June's survey indicated that 36 per cent of households saw their finances worsen since the previous month. As a result, the headline Markit Index fell from 36.0 in May to 35.1 in June.

And the trend looks set to continue, as the survey also showed that half of households expect their finances to deteriorate over the coming year, with only 19 per cent anticipating an amelioration in the situation.

“It may be summertime but the living is far from easy,” said Tim Moore, senior economist at Markit. “The decline in the index pours cold water on the tentative signs of improvement.”

According to the Office for Budget Responsibility (OBR), the independent fiscal watchdog, households will borrow more to maintain their living standards over the next four years.
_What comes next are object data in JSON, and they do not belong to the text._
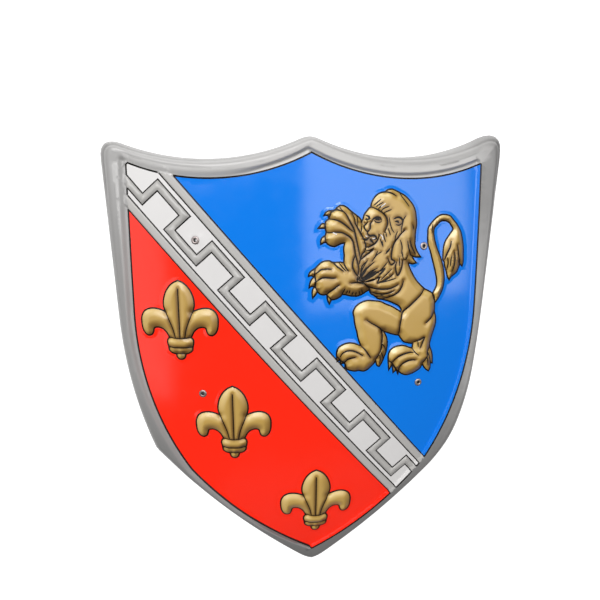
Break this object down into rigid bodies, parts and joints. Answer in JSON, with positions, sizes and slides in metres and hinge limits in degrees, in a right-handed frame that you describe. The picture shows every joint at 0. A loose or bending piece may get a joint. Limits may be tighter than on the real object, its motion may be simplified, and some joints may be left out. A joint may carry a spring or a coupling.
{
  "type": "heater shield",
  "caption": "Costume heater shield: formed plastic shell in relief with lion, fleurs-de-lis and meander bend, and riveted back straps.",
  "frame": {"origin": "centre of the object's box in plan, on the plane of the trimmed skirt edge that it lies on", "axes": "+X to the shield's right as seen from the front, +Y to its top edge, +Z out of its front"},
  "size_m": [0.4185, 0.4886, 0.0505],
  "materials": {
    "printed_shell": "glossy formed plastic sheet, printed silver, blue, red, white and gold",
    "strap_plastic": "satin moulded plastic band",
    "rivet_metal": "nickel-plated hollow rivet"
  },
  "bodies": {
    "root": {"shell": "printed_shell", "arm_strap": "strap_plastic", "grip_strap": "strap_plastic", "rivet_arm_bottom": "rivet_metal", "rivet_arm_top": "rivet_metal", "rivet_grip_bottom": "rivet_metal", "rivet_grip_top": "rivet_metal"}
  },
  "joints": []
}
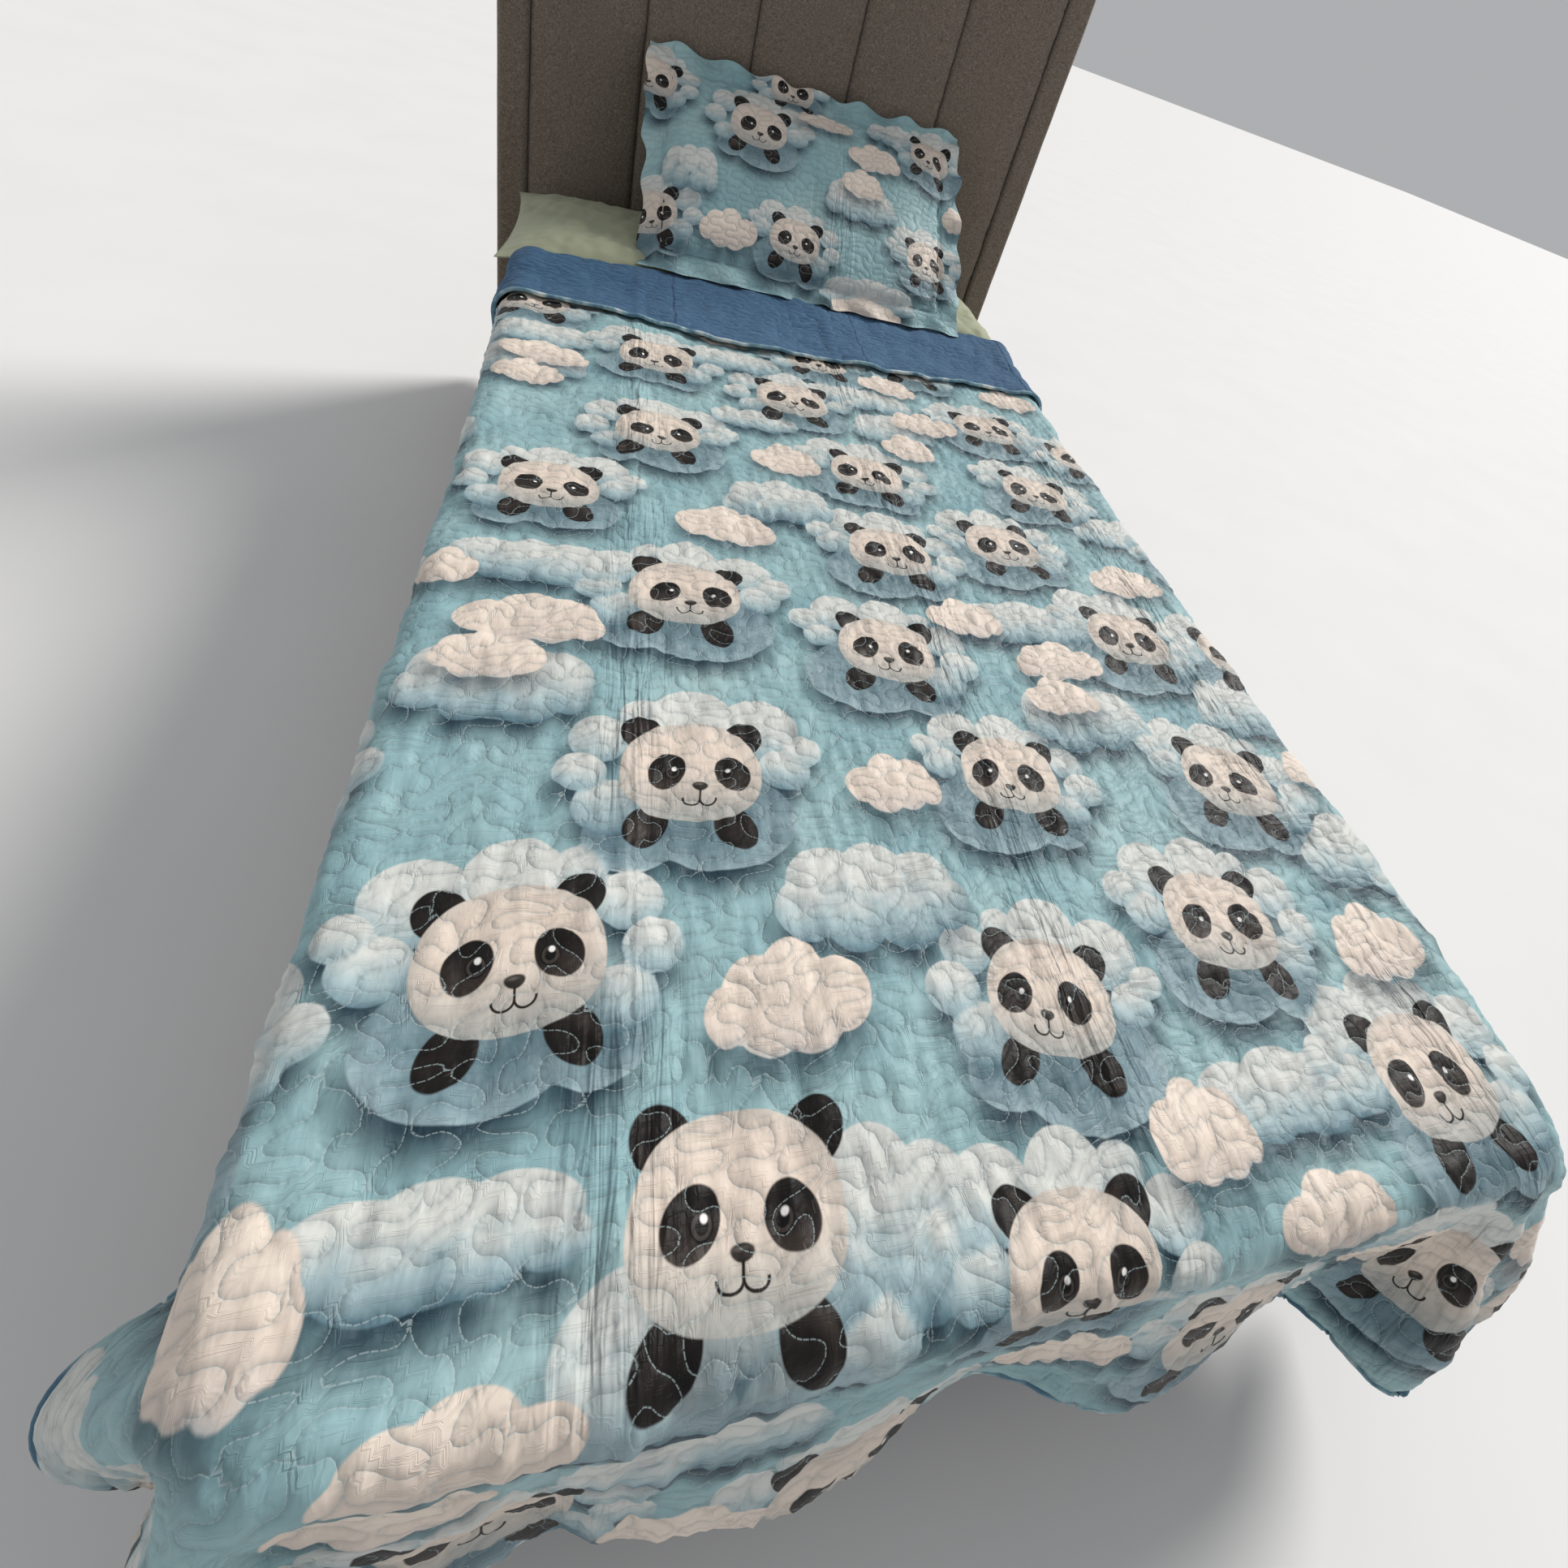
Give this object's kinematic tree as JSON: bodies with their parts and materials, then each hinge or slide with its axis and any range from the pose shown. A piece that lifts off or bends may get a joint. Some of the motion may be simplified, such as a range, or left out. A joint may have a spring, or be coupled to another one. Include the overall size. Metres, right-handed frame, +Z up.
{
  "type": "made-up single bed with quilted coverlet",
  "caption": "Single bed with a channelled upholstered headboard, a printed quilt turned down at the head and a flanged sham that lifts off.",
  "frame": {"origin": "on the floor, under the middle of the whole bed's box", "axes": "+Z up, +Y towards the headboard, +X to the right seen from the foot"},
  "size_m": [1.2, 2.1717, 1.19],
  "materials": {
    "upholstery": "woven, matte",
    "frame_wood": "planed, unfinished",
    "slat_wood": "bent birch, clear lacquer",
    "dust_cloth": "non-woven, matte",
    "fixings": "zinc plated",
    "holder_plastic": "matte black",
    "foot_plastic": "fine grained black",
    "foam": "open foam",
    "ticking": "knitted ticking",
    "sage_cotton": "plain weave cotton",
    "filling": "fibre filling",
    "quilt_reverse_cloth": "slubbed plain weave",
    "printed_cloth": "printed, slight sheen",
    "binding_tape": "overlocked edge"
  },
  "bodies": {
    "bed": {"headboard_panel": "frame_wood", "headboard_channel_1": "upholstery", "headboard_channel_2": "upholstery", "headboard_channel_3": "upholstery", "headboard_channel_4": "upholstery", "headboard_channel_5": "upholstery", "headboard_border_left": "upholstery", "headboard_border_right": "upholstery", "headboard_skirt_pad": "upholstery", "headboard_post_left": "frame_wood", "headboard_post_right": "frame_wood", "headboard_batten_upper": "frame_wood", "headboard_batten_lower": "frame_wood", "headboard_back_cloth": "dust_cloth", "headboard_bolts": "fixings", "base_board_left": "frame_wood", "base_board_right": "frame_wood", "base_board_foot": "frame_wood", "base_board_head": "frame_wood", "base_cover_left": "upholstery", "base_cover_right": "upholstery", "base_cover_foot": "upholstery", "base_dust_cloth": "dust_cloth", "corner_blocks": "frame_wood", "corner_screws": "fixings", "ledger_left": "frame_wood", "ledger_right": "frame_wood", "slats": "slat_wood", "slat_holders": "holder_plastic", "foot_front_left": "foot_plastic", "foot_front_right": "foot_plastic", "foot_back_left": "foot_plastic", "foot_back_right": "foot_plastic", "foot_studs": "fixings", "mattress_core": "foam", "mattress_cover": "ticking", "mattress_piping_upper": "ticking", "mattress_piping_lower": "ticking", "fitted_sheet": "sage_cotton", "pillow_filling": "filling", "pillow_case": "sage_cotton", "quilt_reverse": "quilt_reverse_cloth", "quilt_wadding": "filling", "quilt_face": "printed_cloth", "quilt_binding": "binding_tape"},
    "sham": {"sham_filling": "filling", "sham_ticking": "ticking", "sham_front": "printed_cloth", "sham_back_upper": "printed_cloth", "sham_back_lower": "printed_cloth", "sham_flange_back": "printed_cloth"}
  },
  "joints": [
    {"name": "sham_lift", "type": "slide", "parent": "bed", "child": "sham", "axis": [0, -0.6428, 0.766], "range_m": [0, 0.35]}
  ]
}
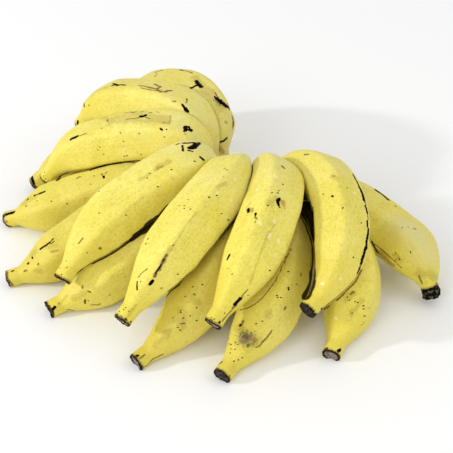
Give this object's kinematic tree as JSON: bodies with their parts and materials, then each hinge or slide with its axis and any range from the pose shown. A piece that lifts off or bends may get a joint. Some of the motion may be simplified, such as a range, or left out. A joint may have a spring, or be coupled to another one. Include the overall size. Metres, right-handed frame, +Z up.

By 2015, debt as a proportion of income will have jumped by 15 percentage points to 175 per cent, passing even 2007’s record 173 per cent level, the OBR predicts.

And research from the UK Institute for Fiscal Studies found that households face the biggest drop in real incomes for 30 years. They said that stagnant wages, increased taxes and high inflation cost the typical family more than £500 in lost real income over the past year.

The poor have suffered most from inflation in essentials such as food and energy costs and, apart from the very wealthy, have also lost most, proportionately, from tax and benefit reforms.

In his Mansion House speech, the Governor of the Bank of England, Sir Mervyn King, made the biblical allusion that the nation was in the middle of "seven lean years". The figures reflect that the UK may be in the grip of a true “Age of Austerity.”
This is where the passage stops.